No me atreveré a asegurar si la contracción especial que sufrieron las rojas cejas del viejo judío y el guiño apenas perceptible de sus pequeños ojos hundidos profundamente en sus órbitas dieron a entender a la joven que procurara ser poco comunicativa: son detalles esos que apenas si tienen importancia. Lo que a la exactitud de la narración interesa son los hechos; y los hechos, mejor dicho, el hecho fue que la joven cortó en redondo las explicaciones y que, después de prodigar a Sikes sonrisas llenas de gracia, cambió bruscamente de conversación. Al cabo de unos diez minutos, el buen Fajín sufrió un acceso de tos, visto, mejor dicho oído lo cual, la caritativa Anita echó sobre sus hombros su propio chal y manifestó que era hora de recogerse. Sikes manifestó que él debía seguir durante un buen trecho la misma dirección, y que, por tanto, tendría el placer de acompañarla; en consecuencia, salieron juntos, seguidos a corta distancia por el perro, que salió de un corral próximo cuando su dueño se hubo alejado.

El judío asomó la cabeza por la puerta de salida, siguió con la vista a Sikes mientras éste se perdía en las obscuridades del lóbrego pasadizo, amenazóle con el puño cerrado murmurando al propio tiempo horribles imprecaciones, y luego, plegados sus labios en una sonrisa siniestra, sentóse frente a la mesa y no tardó en absorberse en la lectura interesante de una revista.

Mientras en la taberna tenía lugar la escena que dejo descrita, Oliver Twist, sin soñar siquiera que pudiera estar tan cerca como estaba del judío de las marrullerías, se encaminaba a buen paso a la tienda del librero. Al llegar a Clerkenwell, tomó, sin darse cuenta, una calle que no debió tomar, pero como no se percató de su equivocación hasta que había recorrido la mitad de la misma, y supuso por otra parte que apenas si le alejaba de la dirección exacta, consideró inútil retroceder y prosiguió avanzando con toda la ligereza posible, con el paquete de los libros bajo el brazo.

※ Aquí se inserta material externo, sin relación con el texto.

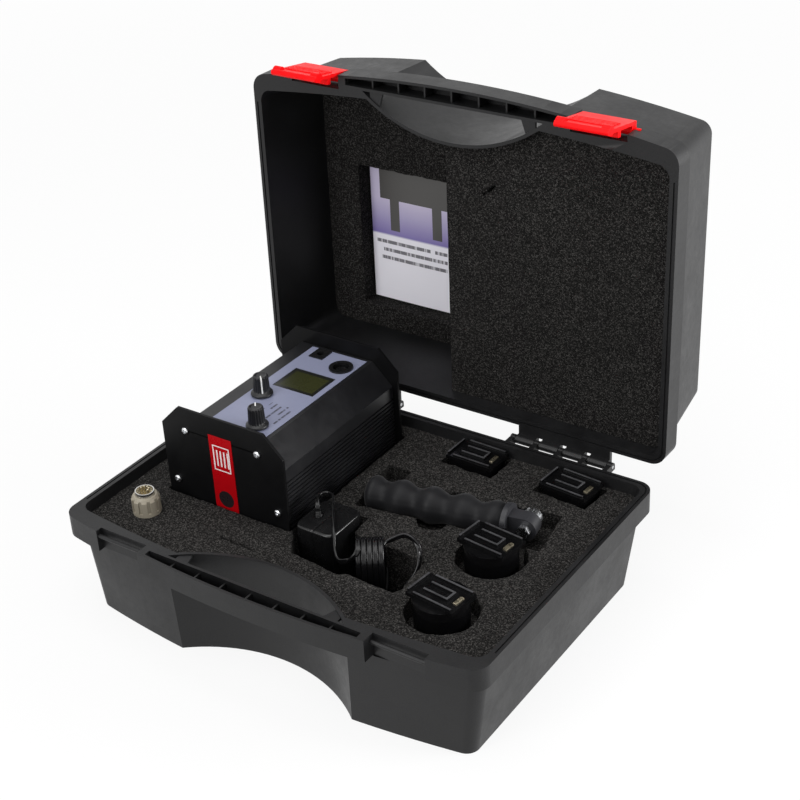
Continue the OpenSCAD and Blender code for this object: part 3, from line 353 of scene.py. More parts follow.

Andaba contento, pensando en el bienestar que su nueva situación le proporcionaba y en el placer que le proporcionaría ver al pobre Ricardito, quien probablemente en aquel momento mismo estaría muerto de hambre y molido a palos llorando con amargura, cuando disipó estas meditaciones el grito de una joven, que exclamó con toda la fuerza de sus pulmones:

—¡Hermano querido!

Sin que Oliver tuviera tiempo de alzar los ojos, se encontró preso entre dos brazos que rodearon su cuello.

—¡Déjeme usted! —dijo Oliver, pugnando por desprenderse—. ¿Quién es usted? ¿Por qué me detiene?

Por toda contestación, la joven que estrechaba a Oliver entre sus brazos, joven que llevaba en una mano una cesta y en la otra una llave descomunal, dejó escapar de sus labios un verdadero diluvio de lamentaciones y quejas, pero a grito herido.

—¡Oh! ¡Gracias, Dios mío! —gritaba—. ¡Le encontré al fin! ¡Oh, Oliver... Oliver! ¡Qué de sufrimientos, qué de agonías por tu culpa, cruel! ¡Vamos a casa, querido, vamos a casa! ¡Dios mío, Dios mío! ¡Qué felicidad haberle encontrado! ¡Gracias, Dios mío, gracias!

Lanzadas al viento las exclamaciones que dejo copiadas, y otras que no copiaré, tan incoherentes como las primeras, la joven continuó alternando los gritos con los suspiros y acabó por ser presa de tan violento ataque de nervios, que dos mujeres de las que habían acudido a los gritos se creyeron en el caso de preguntar al mozo de un tablajero, cuya cabellera hirsuta y crespa rezumaba el sebo con que su propietario solía frotarla, si no sería mejor que permanecer allí como un pasmarote correr en busca de un médico, a lo que contestó el de la cabeza sebosa, más aficionado por lo visto a mirar que a correr, que a su juicio no eran necesarios los auxilios de la ciencia médica.

—¡No, no! —exclamó la joven, asiendo con fuerza la mano de Oliver—. ¡No hay necesidad! Esto no es nada... Me siento ya mejor. ¡Vamos, vamos a casa, ingrato!

—¿Pero qué es lo que pasa? —preguntó una de las curiosas.